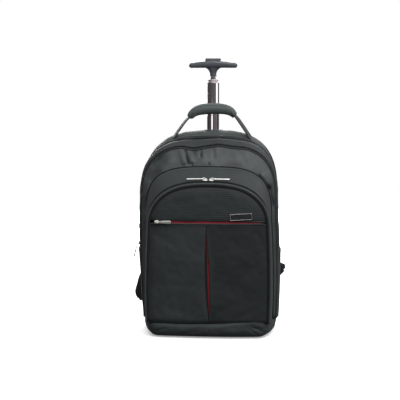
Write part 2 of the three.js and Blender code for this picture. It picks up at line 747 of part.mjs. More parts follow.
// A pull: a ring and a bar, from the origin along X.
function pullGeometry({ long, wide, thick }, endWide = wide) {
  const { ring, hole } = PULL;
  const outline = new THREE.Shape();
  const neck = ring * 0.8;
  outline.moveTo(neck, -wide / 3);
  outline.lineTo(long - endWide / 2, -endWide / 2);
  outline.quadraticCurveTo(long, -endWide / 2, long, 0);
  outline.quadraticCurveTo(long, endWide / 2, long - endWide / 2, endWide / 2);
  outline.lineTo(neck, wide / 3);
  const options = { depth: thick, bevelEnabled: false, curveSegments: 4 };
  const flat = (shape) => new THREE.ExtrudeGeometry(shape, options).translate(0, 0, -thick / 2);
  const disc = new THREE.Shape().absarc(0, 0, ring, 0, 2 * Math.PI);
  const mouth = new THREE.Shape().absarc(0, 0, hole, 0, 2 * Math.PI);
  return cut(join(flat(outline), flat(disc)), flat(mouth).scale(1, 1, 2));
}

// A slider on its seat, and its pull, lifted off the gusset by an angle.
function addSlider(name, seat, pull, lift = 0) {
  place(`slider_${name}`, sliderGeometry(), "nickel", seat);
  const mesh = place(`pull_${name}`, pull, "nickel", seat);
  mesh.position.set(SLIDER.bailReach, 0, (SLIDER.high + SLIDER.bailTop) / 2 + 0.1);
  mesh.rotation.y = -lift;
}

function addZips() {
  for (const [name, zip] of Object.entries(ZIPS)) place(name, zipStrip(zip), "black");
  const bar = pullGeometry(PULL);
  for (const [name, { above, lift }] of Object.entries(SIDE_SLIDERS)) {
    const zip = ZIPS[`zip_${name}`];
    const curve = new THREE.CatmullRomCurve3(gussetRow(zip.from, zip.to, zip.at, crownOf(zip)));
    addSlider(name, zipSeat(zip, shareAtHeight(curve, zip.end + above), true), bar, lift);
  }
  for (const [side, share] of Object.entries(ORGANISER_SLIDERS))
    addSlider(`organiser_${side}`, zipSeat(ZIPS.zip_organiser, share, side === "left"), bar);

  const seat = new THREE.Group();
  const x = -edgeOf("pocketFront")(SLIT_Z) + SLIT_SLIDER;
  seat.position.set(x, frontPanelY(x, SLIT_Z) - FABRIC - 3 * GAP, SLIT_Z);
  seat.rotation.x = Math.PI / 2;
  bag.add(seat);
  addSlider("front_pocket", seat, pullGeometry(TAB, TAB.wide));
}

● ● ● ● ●

- WHAT YOU NEED TO DO: Exactly repeat the lines above, from the opening line through the one with "zipSeat(ZIPS.zip_organiser, share, side", and include nothing else.

- EXERCISE RESULT:
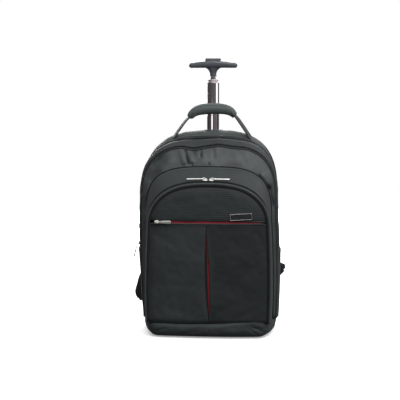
Write part 2 of the three.js and Blender code for this picture. It picks up at line 747 of part.mjs. More parts follow.
// A pull: a ring and a bar, from the origin along X.
function pullGeometry({ long, wide, thick }, endWide = wide) {
  const { ring, hole } = PULL;
  const outline = new THREE.Shape();
  const neck = ring * 0.8;
  outline.moveTo(neck, -wide / 3);
  outline.lineTo(long - endWide / 2, -endWide / 2);
  outline.quadraticCurveTo(long, -endWide / 2, long, 0);
  outline.quadraticCurveTo(long, endWide / 2, long - endWide / 2, endWide / 2);
  outline.lineTo(neck, wide / 3);
  const options = { depth: thick, bevelEnabled: false, curveSegments: 4 };
  const flat = (shape) => new THREE.ExtrudeGeometry(shape, options).translate(0, 0, -thick / 2);
  const disc = new THREE.Shape().absarc(0, 0, ring, 0, 2 * Math.PI);
  const mouth = new THREE.Shape().absarc(0, 0, hole, 0, 2 * Math.PI);
  return cut(join(flat(outline), flat(disc)), flat(mouth).scale(1, 1, 2));
}

// A slider on its seat, and its pull, lifted off the gusset by an angle.
function addSlider(name, seat, pull, lift = 0) {
  place(`slider_${name}`, sliderGeometry(), "nickel", seat);
  const mesh = place(`pull_${name}`, pull, "nickel", seat);
  mesh.position.set(SLIDER.bailReach, 0, (SLIDER.high + SLIDER.bailTop) / 2 + 0.1);
  mesh.rotation.y = -lift;
}

function addZips() {
  for (const [name, zip] of Object.entries(ZIPS)) place(name, zipStrip(zip), "black");
  const bar = pullGeometry(PULL);
  for (const [name, { above, lift }] of Object.entries(SIDE_SLIDERS)) {
    const zip = ZIPS[`zip_${name}`];
    const curve = new THREE.CatmullRomCurve3(gussetRow(zip.from, zip.to, zip.at, crownOf(zip)));
    addSlider(name, zipSeat(zip, shareAtHeight(curve, zip.end + above), true), bar, lift);
  }
  for (const [side, share] of Object.entries(ORGANISER_SLIDERS))
    addSlider(`organiser_${side}`, zipSeat(ZIPS.zip_organiser, share, side === "left"), bar);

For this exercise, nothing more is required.